India has always been a little ahead of the curve in its thinking about environmental issues. Four decades ago, it recognized that raising public awareness and educating key target groups as well the future generations on environmental issues, were key to a sustainable future. It designated a Centre of Excellence in this area way back in 1985–viz the Centre for Environment Education.
In 1986, the Ministry of Environment and Forests (as it was then) launched another unique initiative called the National Environmental Awareness Campaign (NEAC). The unique feature of this was that it called upon various types of organizations to plan their own Environmental Awareness programmes for their own local communities or other target groups, and implement them with the support of small grants from the Ministry.
Every year, NEAC started on Nov. 19th. Nov 19 to Dec 18 was marked as Environment Month in the old days in India—Nov 19 being Mrs. Indira Gandhi’s birthday, and she certainly had a big role in setting the environmental agenda for the country, and was a voice for developing countries on these issues at global forums.

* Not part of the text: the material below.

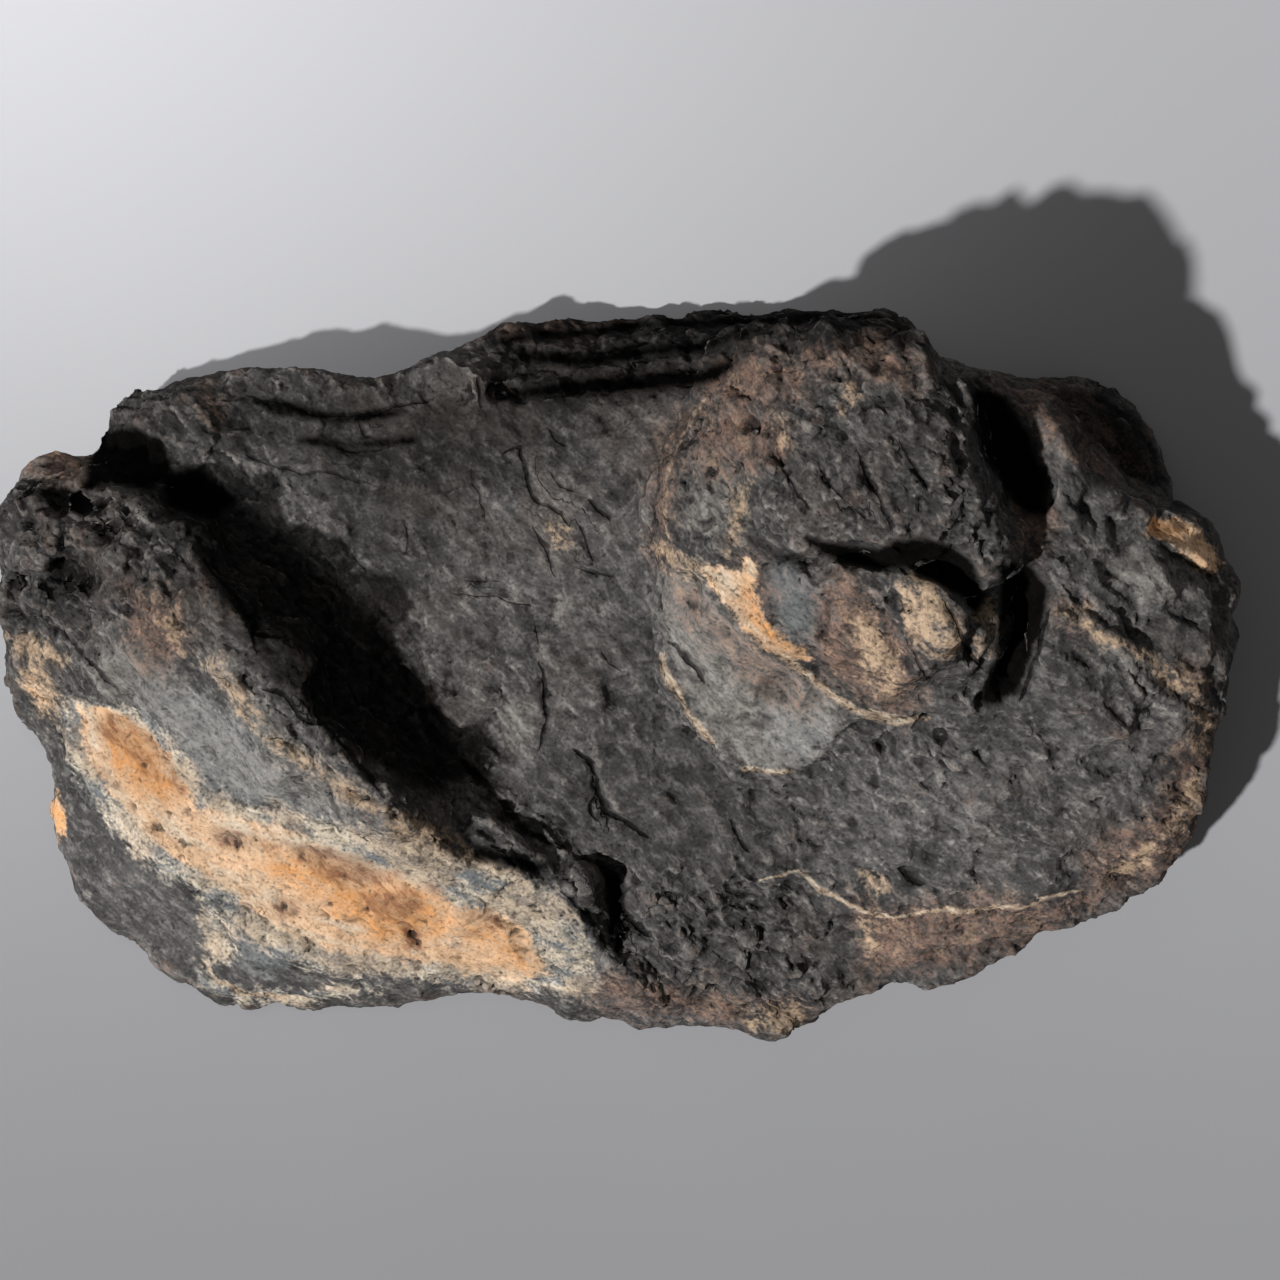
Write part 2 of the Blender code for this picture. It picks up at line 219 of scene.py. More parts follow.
# Bands of thin layers: depth in millimetres, spacing, waviness and edge fade in pixels, the way they run,
# outline.
LAYER_BANDS = {
    "back band": (2.0, 17, 7, 12, (1.0, -0.10), [
        (470, 335), (560, 312), (700, 303), (900, 305), (930, 345), (800, 350), (740, 372), (690, 398),
        (620, 404), (500, 404), (478, 370),
    ]),
    "upper plain": (0.9, 21, 9, 20, (1.0, 0.12), [
        (205, 380), (480, 378), (490, 450), (340, 490), (240, 470),
    ]),
    "back block": (1.3, 19, 6, 10, (1.0, 0.45), [
        (100, 390), (200, 378), (215, 440), (130, 475), (100, 440),
    ]),
    "peak flakes": (0.9, 15, 8, 24, (0.42, 0.9), [
        (770, 430), (900, 410), (985, 510), (900, 548), (770, 545),
    ]),
    "shaded wall": (1.6, 22, 10, 18, (0.75, 0.66), [
        (190, 480), (300, 540), (400, 640), (480, 770), (430, 810), (330, 740), (250, 640), (200, 560),
    ]),
    "front foot": (0.6, 11, 4, 8, (1.0, 0.03), [
        (230, 975), (500, 985), (700, 1000), (800, 1000), (790, 1030), (300, 1012),
    ]),
    "ridge end": (1.2, 18, 7, 10, (0.8, 0.6), [(440, 770), (560, 840), (610, 880), (560, 900), (470, 850)]),
    "collar face": (0.9, 18, 9, 20, (0.75, 0.66), [
        (1050, 450), (1200, 590), (1220, 730), (1100, 740), (1040, 620),
    ]),
}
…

NEAC was unique that it was conceived as a pan-national programme, at a time when there were not very many such. Even in the first year of its launch, it already touched almost every state and union territory. And it was unique in its proactive involvement of a variety of agencies as implementers. NGOs, educational institutions, professional associations, scientific bodies, community-based organizations—all were welcome to put in proposals, which were scrutinized and passed. There was a degree of trust which is not often seen.
And there were few constraints on media and methods for outreach—from street plays, to seminars to drawing competitions to films to essay-writing to teacher training to door-to-door campaigns to wall-painting to bringing out booklets and posters to….. The NEAC probably saw a flowering of outreach methods which was unique. And it reached every nook and corner of the country—from women in remote forest villages, to students in the Andamans; from famers in Assam to small industries in Gujarat.
The numbers were mind-boggling. From the involvement of 120 NGOs in the first year, it went to 9784 implementing agencies in 2006-2007. A total of 13,336 campaigns are reported to have been conducted in 2014-15. And each of these reached hundreds of people.
And the administrative backbone also evolved with the growing numbers. To begin with, there was one central Committee set up by the Ministry to scrutinize and pass the proposals. Slowly, the concept of Regional Resource Agencies (RRA) took root—reputed NGOs or academic institutions which were well networked in specific areas were given the responsibility to set up their own expert-committees and pass the proposals. Within 10 years of the programme starting, there were 27 such RRAs, making for very decentralized operations.
The amount of money involved was not high. Each implementing NGO got about Rs. 30,000 to implement the programme. But the energy, creativity and outreach it gave rise to were truly remarkable.
The NEAC has been more or less been given up in the last few years. Environment Minister Anil Madhav Dave in a written reply to Parliament said that the NEAC could not be conducted during 2015-16 and 2016-17 due to lack of funds.
Nov 19 is almost here. It does not seem that there is much action on this front this year either.
There were a lot of problems with NEAC, with the key ones being: Were the funds being utilized properly? Did the kind of awareness programmes being done make a difference?
Many evaluations of NEAC were done, the latest one being in around 2017. But the report of the evaluation is not exactly locatable. So has NEAC been dropped due to lack of funds? Because it was not making a difference? Because something else has taken its place? It is not clear.
The one thing that is clear is that with environmental crises looming, the need for environmental awareness and education have never been greater. OK, if the NEAC was not effective, let’s revamp it. Surely the evaluation report should tell us how to do it. But let’s not forget that building public opinion is critical to saving the world!